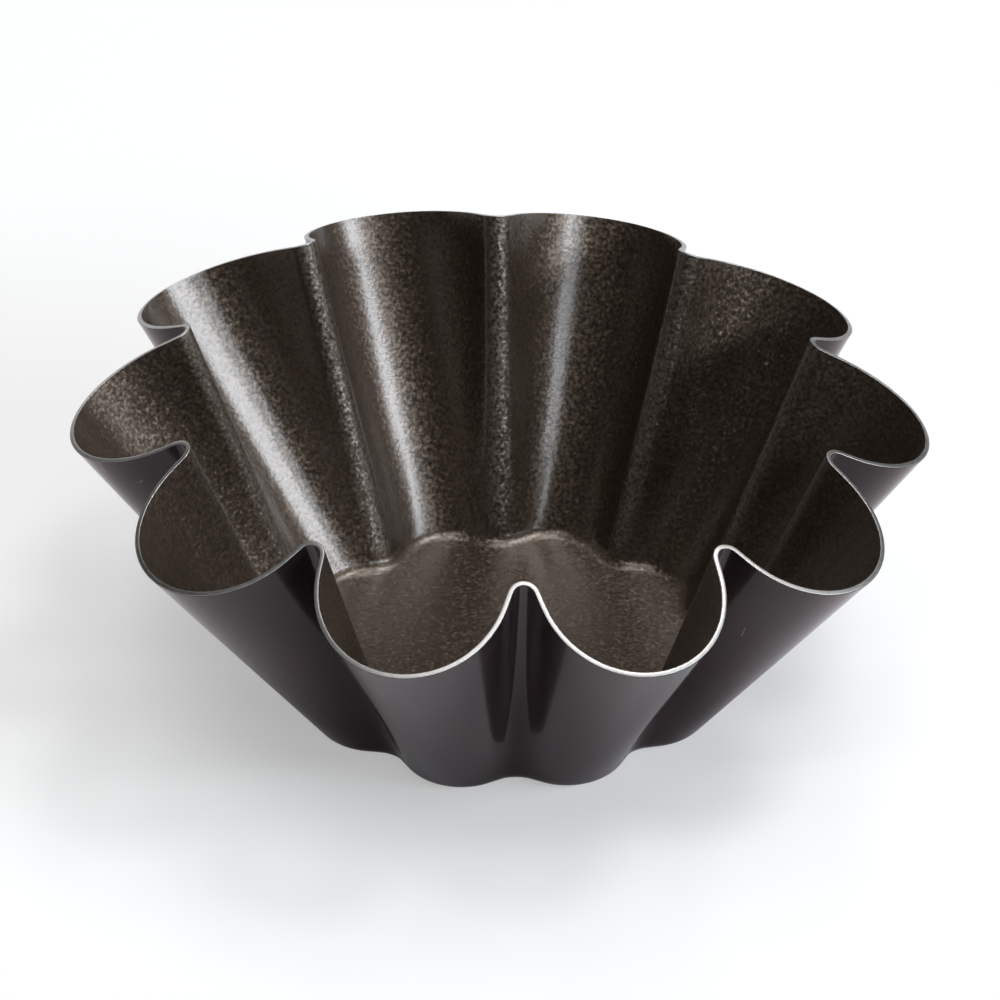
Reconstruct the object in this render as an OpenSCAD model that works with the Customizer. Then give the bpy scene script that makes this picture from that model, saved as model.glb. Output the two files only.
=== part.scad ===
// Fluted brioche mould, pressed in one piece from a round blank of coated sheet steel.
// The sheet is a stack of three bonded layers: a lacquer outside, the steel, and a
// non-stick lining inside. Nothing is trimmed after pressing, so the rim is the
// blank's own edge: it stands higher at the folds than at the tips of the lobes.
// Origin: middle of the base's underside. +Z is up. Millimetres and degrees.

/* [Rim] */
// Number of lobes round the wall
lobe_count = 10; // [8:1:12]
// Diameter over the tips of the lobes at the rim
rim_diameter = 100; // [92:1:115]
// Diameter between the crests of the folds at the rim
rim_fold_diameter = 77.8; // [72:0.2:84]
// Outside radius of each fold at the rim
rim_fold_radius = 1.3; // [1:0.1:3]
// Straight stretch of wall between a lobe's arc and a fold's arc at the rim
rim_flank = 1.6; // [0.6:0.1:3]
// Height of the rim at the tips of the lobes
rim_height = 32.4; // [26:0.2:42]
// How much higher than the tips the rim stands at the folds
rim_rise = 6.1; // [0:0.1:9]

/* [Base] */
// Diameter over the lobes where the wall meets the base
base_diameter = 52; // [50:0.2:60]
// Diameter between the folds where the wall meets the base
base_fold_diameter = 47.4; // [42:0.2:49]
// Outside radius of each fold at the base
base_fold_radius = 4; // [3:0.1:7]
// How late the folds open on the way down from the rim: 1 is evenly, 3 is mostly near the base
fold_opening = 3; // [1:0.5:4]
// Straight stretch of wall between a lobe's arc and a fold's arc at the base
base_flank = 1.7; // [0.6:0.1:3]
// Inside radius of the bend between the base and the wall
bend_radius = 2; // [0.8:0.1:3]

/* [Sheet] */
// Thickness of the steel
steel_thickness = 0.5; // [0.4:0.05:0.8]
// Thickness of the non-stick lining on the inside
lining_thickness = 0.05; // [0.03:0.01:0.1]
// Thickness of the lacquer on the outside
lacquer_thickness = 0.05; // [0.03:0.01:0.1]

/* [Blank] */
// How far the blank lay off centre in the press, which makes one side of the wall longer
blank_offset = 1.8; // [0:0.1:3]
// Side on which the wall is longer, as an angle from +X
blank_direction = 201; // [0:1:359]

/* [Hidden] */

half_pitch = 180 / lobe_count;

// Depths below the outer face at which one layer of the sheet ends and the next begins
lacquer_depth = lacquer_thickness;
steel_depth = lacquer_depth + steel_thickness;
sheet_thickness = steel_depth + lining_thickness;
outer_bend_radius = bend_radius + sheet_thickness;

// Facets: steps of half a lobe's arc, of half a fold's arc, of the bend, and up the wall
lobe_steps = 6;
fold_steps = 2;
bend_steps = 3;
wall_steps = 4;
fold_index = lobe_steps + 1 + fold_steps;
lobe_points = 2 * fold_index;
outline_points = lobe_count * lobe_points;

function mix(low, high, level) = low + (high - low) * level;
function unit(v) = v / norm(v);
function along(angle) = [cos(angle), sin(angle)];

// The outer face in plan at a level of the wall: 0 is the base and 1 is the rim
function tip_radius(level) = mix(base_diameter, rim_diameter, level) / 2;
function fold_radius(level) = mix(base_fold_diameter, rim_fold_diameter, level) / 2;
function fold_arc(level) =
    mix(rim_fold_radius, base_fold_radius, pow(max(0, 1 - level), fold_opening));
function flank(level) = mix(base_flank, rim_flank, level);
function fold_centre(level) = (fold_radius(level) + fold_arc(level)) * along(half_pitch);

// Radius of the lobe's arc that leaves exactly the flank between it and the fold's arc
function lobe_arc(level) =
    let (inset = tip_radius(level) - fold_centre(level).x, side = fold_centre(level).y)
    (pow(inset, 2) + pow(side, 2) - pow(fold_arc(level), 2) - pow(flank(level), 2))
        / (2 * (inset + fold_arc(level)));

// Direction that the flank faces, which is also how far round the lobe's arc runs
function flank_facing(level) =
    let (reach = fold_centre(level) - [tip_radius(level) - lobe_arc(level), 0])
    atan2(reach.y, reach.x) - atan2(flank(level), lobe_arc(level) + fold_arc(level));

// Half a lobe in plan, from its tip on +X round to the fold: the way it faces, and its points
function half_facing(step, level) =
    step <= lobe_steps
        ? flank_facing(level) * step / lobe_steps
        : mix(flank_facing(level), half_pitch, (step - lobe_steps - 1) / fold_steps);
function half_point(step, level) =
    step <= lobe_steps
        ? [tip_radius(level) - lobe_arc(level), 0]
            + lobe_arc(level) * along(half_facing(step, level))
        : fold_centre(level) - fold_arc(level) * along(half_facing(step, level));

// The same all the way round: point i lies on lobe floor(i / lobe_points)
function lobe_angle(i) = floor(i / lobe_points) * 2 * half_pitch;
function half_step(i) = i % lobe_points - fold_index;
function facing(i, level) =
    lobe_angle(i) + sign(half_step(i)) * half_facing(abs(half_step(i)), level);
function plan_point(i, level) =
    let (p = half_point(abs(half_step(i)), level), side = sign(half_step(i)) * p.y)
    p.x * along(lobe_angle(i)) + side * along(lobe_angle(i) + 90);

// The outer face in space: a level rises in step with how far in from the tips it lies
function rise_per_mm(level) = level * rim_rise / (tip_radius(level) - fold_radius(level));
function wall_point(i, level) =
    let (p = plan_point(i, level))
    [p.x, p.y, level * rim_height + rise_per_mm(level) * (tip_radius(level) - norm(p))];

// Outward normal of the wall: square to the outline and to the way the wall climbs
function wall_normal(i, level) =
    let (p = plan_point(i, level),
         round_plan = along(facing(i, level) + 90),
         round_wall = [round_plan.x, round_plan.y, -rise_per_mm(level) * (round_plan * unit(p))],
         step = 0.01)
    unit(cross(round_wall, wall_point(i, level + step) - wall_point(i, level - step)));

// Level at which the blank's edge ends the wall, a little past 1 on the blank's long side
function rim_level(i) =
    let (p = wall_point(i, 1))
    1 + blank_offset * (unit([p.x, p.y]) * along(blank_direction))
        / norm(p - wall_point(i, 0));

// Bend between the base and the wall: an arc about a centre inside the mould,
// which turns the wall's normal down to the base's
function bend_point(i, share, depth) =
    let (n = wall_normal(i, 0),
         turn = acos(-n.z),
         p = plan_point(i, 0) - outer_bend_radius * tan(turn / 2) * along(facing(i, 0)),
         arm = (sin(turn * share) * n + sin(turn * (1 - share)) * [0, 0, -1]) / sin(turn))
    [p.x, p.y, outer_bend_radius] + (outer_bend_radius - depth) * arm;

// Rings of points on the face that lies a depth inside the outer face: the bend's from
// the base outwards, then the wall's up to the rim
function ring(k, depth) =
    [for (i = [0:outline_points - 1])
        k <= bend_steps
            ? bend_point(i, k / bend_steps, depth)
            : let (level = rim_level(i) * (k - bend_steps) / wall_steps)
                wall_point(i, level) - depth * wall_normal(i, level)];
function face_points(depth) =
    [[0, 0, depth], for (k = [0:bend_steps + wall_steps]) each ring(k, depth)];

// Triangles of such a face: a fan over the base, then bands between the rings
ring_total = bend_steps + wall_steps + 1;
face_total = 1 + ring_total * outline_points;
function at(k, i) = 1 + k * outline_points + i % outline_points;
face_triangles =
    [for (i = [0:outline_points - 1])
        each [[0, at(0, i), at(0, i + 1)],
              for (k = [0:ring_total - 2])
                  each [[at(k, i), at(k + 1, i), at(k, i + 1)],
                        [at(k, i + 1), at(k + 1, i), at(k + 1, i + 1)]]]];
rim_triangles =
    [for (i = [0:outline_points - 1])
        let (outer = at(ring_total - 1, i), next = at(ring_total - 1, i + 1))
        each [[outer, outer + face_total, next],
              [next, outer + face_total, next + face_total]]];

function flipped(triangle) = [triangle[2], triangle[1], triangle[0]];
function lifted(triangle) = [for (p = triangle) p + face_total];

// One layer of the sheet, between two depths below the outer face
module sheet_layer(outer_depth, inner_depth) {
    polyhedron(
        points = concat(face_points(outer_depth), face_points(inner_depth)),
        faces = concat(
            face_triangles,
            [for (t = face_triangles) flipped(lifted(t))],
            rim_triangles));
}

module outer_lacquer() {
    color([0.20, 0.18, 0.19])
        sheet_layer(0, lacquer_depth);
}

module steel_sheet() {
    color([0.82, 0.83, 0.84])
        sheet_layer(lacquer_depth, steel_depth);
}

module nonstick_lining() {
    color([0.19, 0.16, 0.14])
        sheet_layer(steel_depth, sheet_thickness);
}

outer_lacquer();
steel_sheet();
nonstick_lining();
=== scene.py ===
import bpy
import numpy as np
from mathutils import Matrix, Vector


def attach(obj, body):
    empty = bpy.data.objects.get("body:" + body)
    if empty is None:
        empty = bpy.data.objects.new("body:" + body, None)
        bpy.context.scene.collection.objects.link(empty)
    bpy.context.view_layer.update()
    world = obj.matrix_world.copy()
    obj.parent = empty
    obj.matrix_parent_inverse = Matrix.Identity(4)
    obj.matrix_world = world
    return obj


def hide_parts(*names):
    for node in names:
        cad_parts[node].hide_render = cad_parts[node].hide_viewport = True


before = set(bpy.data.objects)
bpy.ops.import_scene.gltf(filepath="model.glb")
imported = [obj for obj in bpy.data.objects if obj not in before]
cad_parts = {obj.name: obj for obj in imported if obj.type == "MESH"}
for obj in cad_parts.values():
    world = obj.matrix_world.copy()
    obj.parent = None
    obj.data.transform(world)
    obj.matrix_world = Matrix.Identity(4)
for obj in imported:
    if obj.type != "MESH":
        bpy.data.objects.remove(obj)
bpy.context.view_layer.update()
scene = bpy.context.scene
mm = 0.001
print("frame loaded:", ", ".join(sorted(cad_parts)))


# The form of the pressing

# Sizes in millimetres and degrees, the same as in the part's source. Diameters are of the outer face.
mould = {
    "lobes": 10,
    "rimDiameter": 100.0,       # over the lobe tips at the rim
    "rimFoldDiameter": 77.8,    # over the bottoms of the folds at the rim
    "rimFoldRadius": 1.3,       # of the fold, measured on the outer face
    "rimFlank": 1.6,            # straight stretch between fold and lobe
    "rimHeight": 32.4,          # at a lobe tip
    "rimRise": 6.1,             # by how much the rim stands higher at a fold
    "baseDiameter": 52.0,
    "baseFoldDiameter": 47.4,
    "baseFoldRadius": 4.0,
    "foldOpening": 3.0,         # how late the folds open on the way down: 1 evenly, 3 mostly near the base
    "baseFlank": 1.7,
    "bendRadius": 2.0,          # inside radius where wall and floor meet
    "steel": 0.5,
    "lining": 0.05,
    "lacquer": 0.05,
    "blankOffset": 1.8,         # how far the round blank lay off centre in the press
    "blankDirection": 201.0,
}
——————
SHORT PROBLEM:
Quote verbatim the opening lines of the listing above, ending with the line where "Millimetres and degrees." appears; include both endpoints and nothing more.

RESPONSE BELOW:
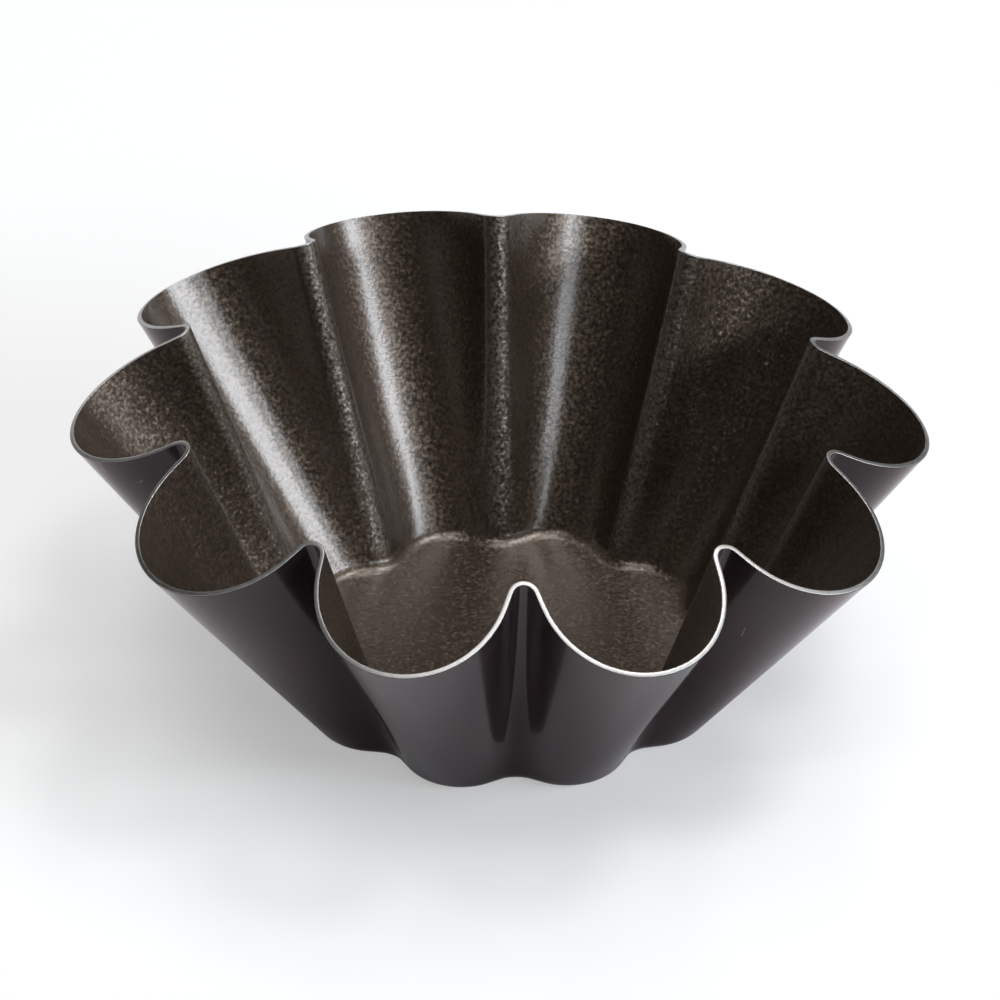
Reconstruct the object in this render as an OpenSCAD model that works with the Customizer. Then give the bpy scene script that makes this picture from that model, saved as model.glb. Output the two files only.
=== part.scad ===
// Fluted brioche mould, pressed in one piece from a round blank of coated sheet steel.
// The sheet is a stack of three bonded layers: a lacquer outside, the steel, and a
// non-stick lining inside. Nothing is trimmed after pressing, so the rim is the
// blank's own edge: it stands higher at the folds than at the tips of the lobes.
// Origin: middle of the base's underside. +Z is up. Millimetres and degrees.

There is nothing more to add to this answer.